## EXERCISE DETAILS
Repeat each line of the material exactly.

## RAW DATA
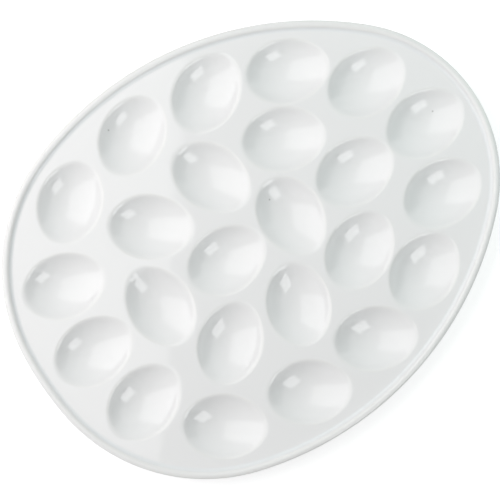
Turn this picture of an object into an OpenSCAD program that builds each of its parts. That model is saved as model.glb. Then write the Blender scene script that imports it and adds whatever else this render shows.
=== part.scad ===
// Deviled egg platter: one piece of white glazed porcelain, egg shaped in plan, with 24 egg hollows.
// X runs along the length towards the pointed end and Z is up. The origin is under the middle of the
// platter, on the surface that it stands on.

/* [Outline] */
// Length of the platter, from the blunt end to the pointed end
platter_l = 381; // [375:1:390]
// Radius of the round shoulders beside the blunt end
shoulder_r = 136; // [133:0.5:139]
// Radius of the pointed end
point_r = 114; // [111:0.5:117]
// Angle at which the pointed end runs into a side, in degrees from the long axis
point_angle = 46; // [45:0.5:47]
// Angle at which a side runs into a shoulder, in degrees from the long axis
shoulder_angle = 108; // [106:0.5:110]
// Half of the angle that the flatter nose of the blunt end takes up, in degrees
nose_angle = 6; // [5:0.5:10]

/* [Section] */
// Thickness of the fired wall
wall_t = 4.5; // [3.5:0.1:5.5]
// Depth of an egg hollow below the deck
well_depth = 12; // [10:0.5:13]
// Height of the lowest point of the domes under the hollows over the table
underside_lift = 2; // [1.5:0.1:4]
// Height of the rim over the deck
rim_rise = 3.2; // [2.4:0.1:4]
// Radius of the rounded bead along the rim
bead_r = 2.8; // [2.4:0.1:3.4]
// Radius of the cove that leads from the bead down to the deck
cove_r = 3; // [2.5:0.1:4]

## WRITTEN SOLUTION
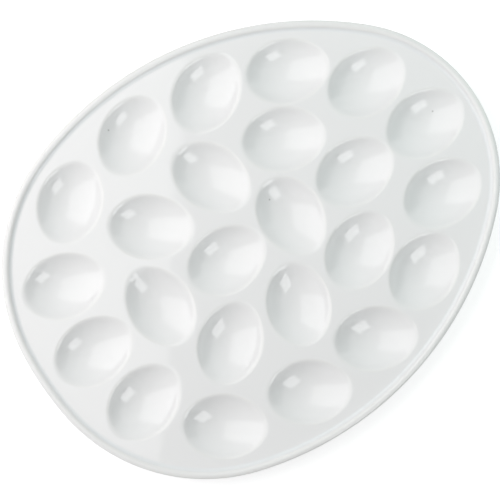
Turn this picture of an object into an OpenSCAD program that builds each of its parts. That model is saved as model.glb. Then write the Blender scene script that imports it and adds whatever else this render shows.
=== part.scad ===
// Deviled egg platter: one piece of white glazed porcelain, egg shaped in plan, with 24 egg hollows.
// X runs along the length towards the pointed end and Z is up. The origin is under the middle of the
// platter, on the surface that it stands on.

/* [Outline] */
// Length of the platter, from the blunt end to the pointed end
platter_l = 381; // [375:1:390]
// Radius of the round shoulders beside the blunt end
shoulder_r = 136; // [133:0.5:139]
// Radius of the pointed end
point_r = 114; // [111:0.5:117]
// Angle at which the pointed end runs into a side, in degrees from the long axis
point_angle = 46; // [45:0.5:47]
// Angle at which a side runs into a shoulder, in degrees from the long axis
shoulder_angle = 108; // [106:0.5:110]
// Half of the angle that the flatter nose of the blunt end takes up, in degrees
nose_angle = 6; // [5:0.5:10]

/* [Section] */
// Thickness of the fired wall
wall_t = 4.5; // [3.5:0.1:5.5]
// Depth of an egg hollow below the deck
well_depth = 12; // [10:0.5:13]
// Height of the lowest point of the domes under the hollows over the table
underside_lift = 2; // [1.5:0.1:4]
// Height of the rim over the deck
rim_rise = 3.2; // [2.4:0.1:4]
// Radius of the rounded bead along the rim
bead_r = 2.8; // [2.4:0.1:3.4]
// Radius of the cove that leads from the bead down to the deck
cove_r = 3; // [2.5:0.1:4]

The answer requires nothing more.